EXERCISE GOAL » Repeat, line for line, the entries printed below.

+-------+

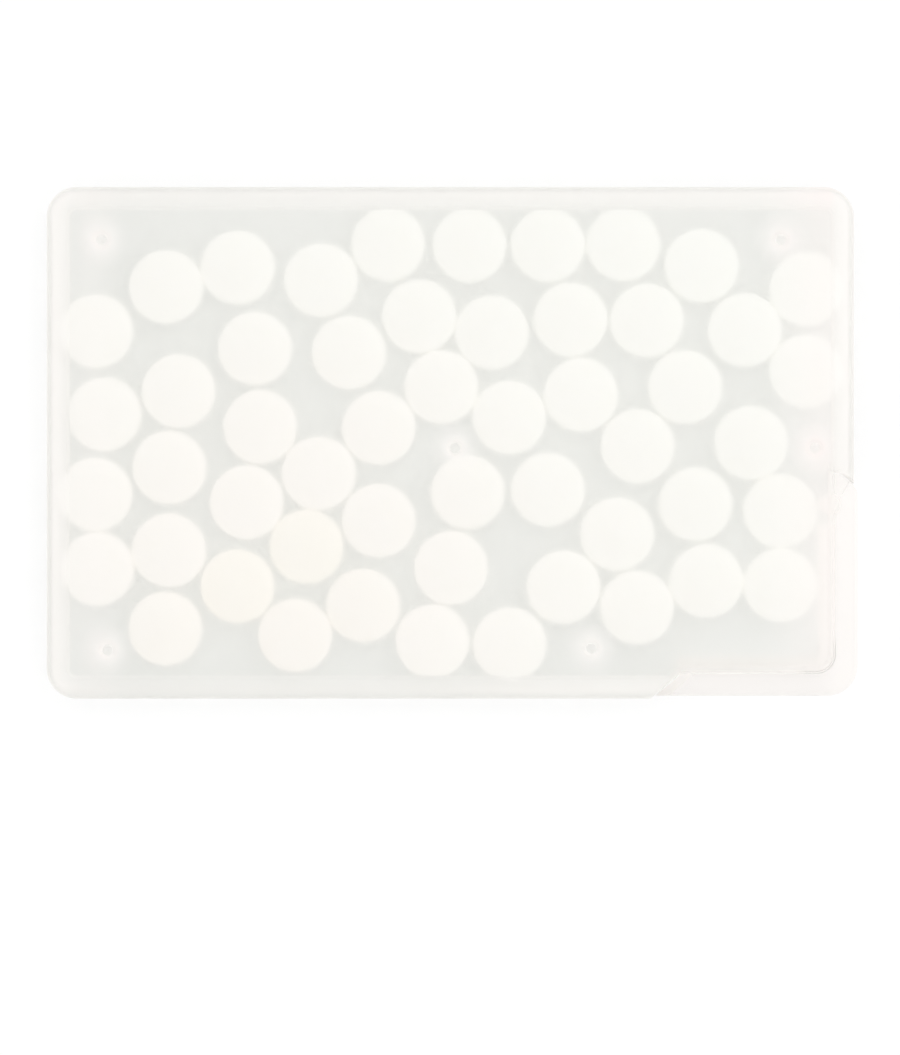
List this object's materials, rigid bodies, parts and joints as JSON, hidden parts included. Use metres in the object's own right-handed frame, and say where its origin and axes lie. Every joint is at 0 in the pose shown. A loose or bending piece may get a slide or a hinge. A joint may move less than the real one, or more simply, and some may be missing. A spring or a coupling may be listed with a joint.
{
  "type": "pocket mint dispenser",
  "caption": "Flat card-shaped dispenser of frosted plastic for round mints, with a corner door that swings open on a pin.",
  "frame": {"origin": "middle of the card's back face", "axes": "+X along the card to the right, +Y up the card, +Z out of the front face"},
  "size_m": [0.0856, 0.054, 0.005],
  "materials": {
    "frosted_back": "satin",
    "frosted_front": "satin",
    "frosted_door": "satin",
    "mint": "matte"
  },
  "bodies": {
    "case": {"back_shell": "frosted_back", "front_shell": "frosted_front", "mint_01": "mint", "mint_02": "mint", "mint_03": "mint", "mint_04": "mint", "mint_05": "mint", "mint_06": "mint", "mint_07": "mint", "mint_08": "mint", "mint_09": "mint", "mint_10": "mint", "mint_11": "mint", "mint_12": "mint", "mint_13": "mint", "mint_14": "mint", "mint_15": "mint", "mint_16": "mint", "mint_17": "mint", "mint_18": "mint", "mint_19": "mint", "mint_20": "mint", "mint_21": "mint", "mint_22": "mint", "mint_23": "mint", "mint_24": "mint", "mint_25": "mint", "mint_26": "mint", "mint_27": "mint", "mint_28": "mint", "mint_29": "mint", "mint_30": "mint", "mint_31": "mint", "mint_32": "mint", "mint_33": "mint", "mint_34": "mint", "mint_35": "mint", "mint_36": "mint", "mint_37": "mint", "mint_38": "mint", "mint_39": "mint", "mint_40": "mint", "mint_41": "mint", "mint_42": "mint", "mint_43": "mint", "mint_44": "mint", "mint_45": "mint", "mint_46": "mint", "mint_47": "mint", "mint_48": "mint", "mint_49": "mint", "mint_50": "mint", "mint_51": "mint", "mint_52": "mint"},
    "door": {"corner_door": "frosted_door"}
  },
  "joints": [
    {"name": "corner_door_hinge", "type": "hinge", "parent": "case", "child": "door", "pos_m": [0.03974, -0.00646, 0.0025], "axis": [0, 0, 1], "range_deg": [0, 30]}
  ]
}
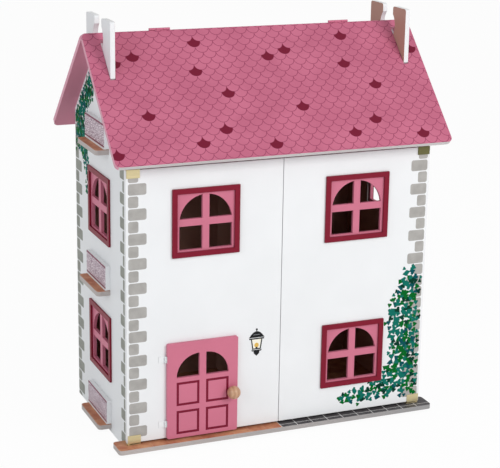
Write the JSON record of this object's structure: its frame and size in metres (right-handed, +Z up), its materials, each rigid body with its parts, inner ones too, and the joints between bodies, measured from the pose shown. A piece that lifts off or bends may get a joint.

+-------+

ANSWER TO THE PROBLEM »
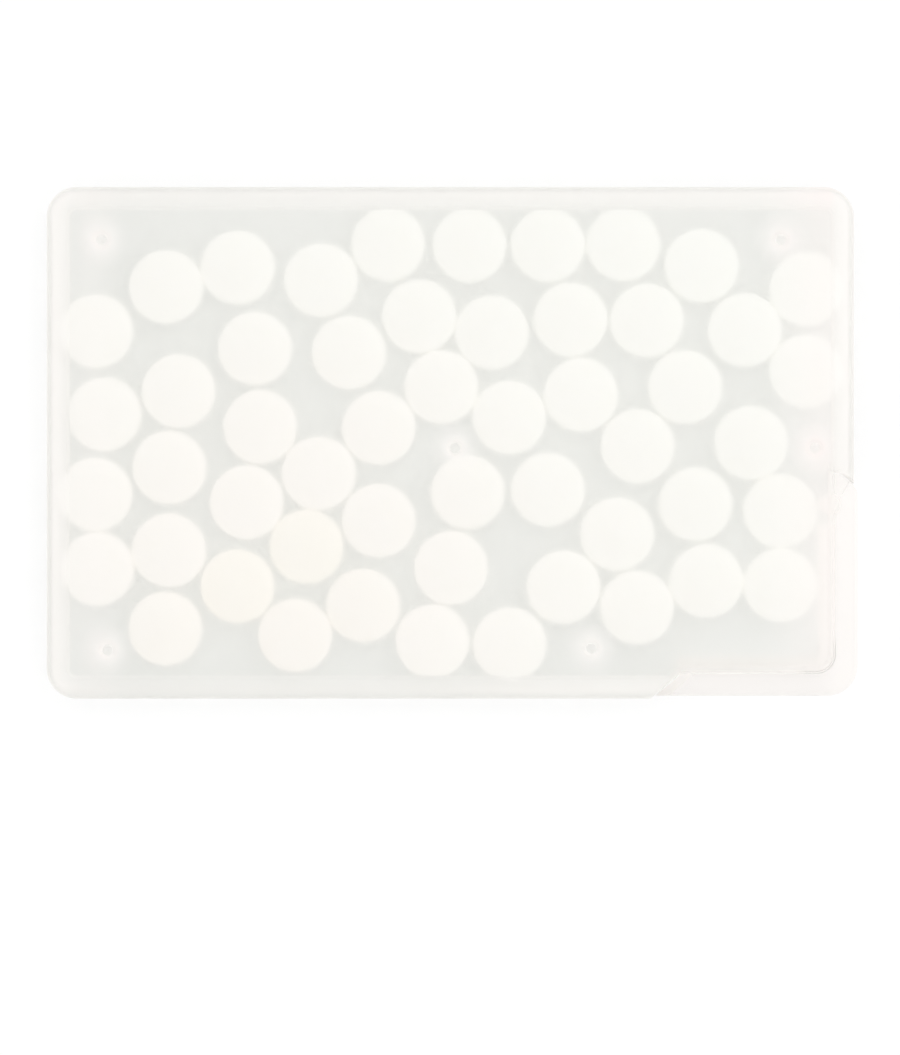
List this object's materials, rigid bodies, parts and joints as JSON, hidden parts included. Use metres in the object's own right-handed frame, and say where its origin and axes lie. Every joint is at 0 in the pose shown. A loose or bending piece may get a slide or a hinge. A joint may move less than the real one, or more simply, and some may be missing. A spring or a coupling may be listed with a joint.
{
  "type": "pocket mint dispenser",
  "caption": "Flat card-shaped dispenser of frosted plastic for round mints, with a corner door that swings open on a pin.",
  "frame": {"origin": "middle of the card's back face", "axes": "+X along the card to the right, +Y up the card, +Z out of the front face"},
  "size_m": [0.0856, 0.054, 0.005],
  "materials": {
    "frosted_back": "satin",
    "frosted_front": "satin",
    "frosted_door": "satin",
    "mint": "matte"
  },
  "bodies": {
    "case": {"back_shell": "frosted_back", "front_shell": "frosted_front", "mint_01": "mint", "mint_02": "mint", "mint_03": "mint", "mint_04": "mint", "mint_05": "mint", "mint_06": "mint", "mint_07": "mint", "mint_08": "mint", "mint_09": "mint", "mint_10": "mint", "mint_11": "mint", "mint_12": "mint", "mint_13": "mint", "mint_14": "mint", "mint_15": "mint", "mint_16": "mint", "mint_17": "mint", "mint_18": "mint", "mint_19": "mint", "mint_20": "mint", "mint_21": "mint", "mint_22": "mint", "mint_23": "mint", "mint_24": "mint", "mint_25": "mint", "mint_26": "mint", "mint_27": "mint", "mint_28": "mint", "mint_29": "mint", "mint_30": "mint", "mint_31": "mint", "mint_32": "mint", "mint_33": "mint", "mint_34": "mint", "mint_35": "mint", "mint_36": "mint", "mint_37": "mint", "mint_38": "mint", "mint_39": "mint", "mint_40": "mint", "mint_41": "mint", "mint_42": "mint", "mint_43": "mint", "mint_44": "mint", "mint_45": "mint", "mint_46": "mint", "mint_47": "mint", "mint_48": "mint", "mint_49": "mint", "mint_50": "mint", "mint_51": "mint", "mint_52": "mint"},
    "door": {"corner_door": "frosted_door"}
  },
  "joints": [
    {"name": "corner_door_hinge", "type": "hinge", "parent": "case", "child": "door", "pos_m": [0.03974, -0.00646, 0.0025], "axis": [0, 0, 1], "range_deg": [0, 30]}
  ]
}
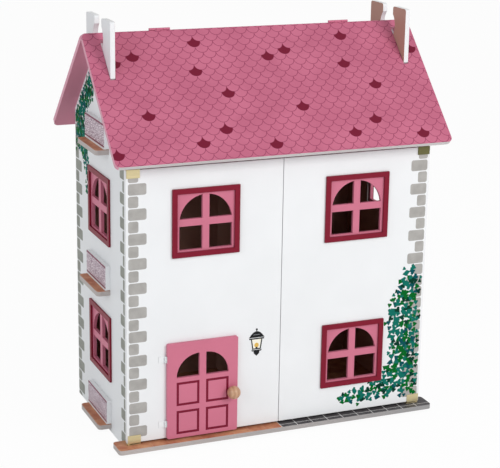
Write the JSON record of this object's structure: its frame and size in metres (right-handed, +Z up), its materials, each rigid body with its parts, inner ones too, and the joints between bodies, measured from the pose shown. A piece that lifts off or bends may get a joint.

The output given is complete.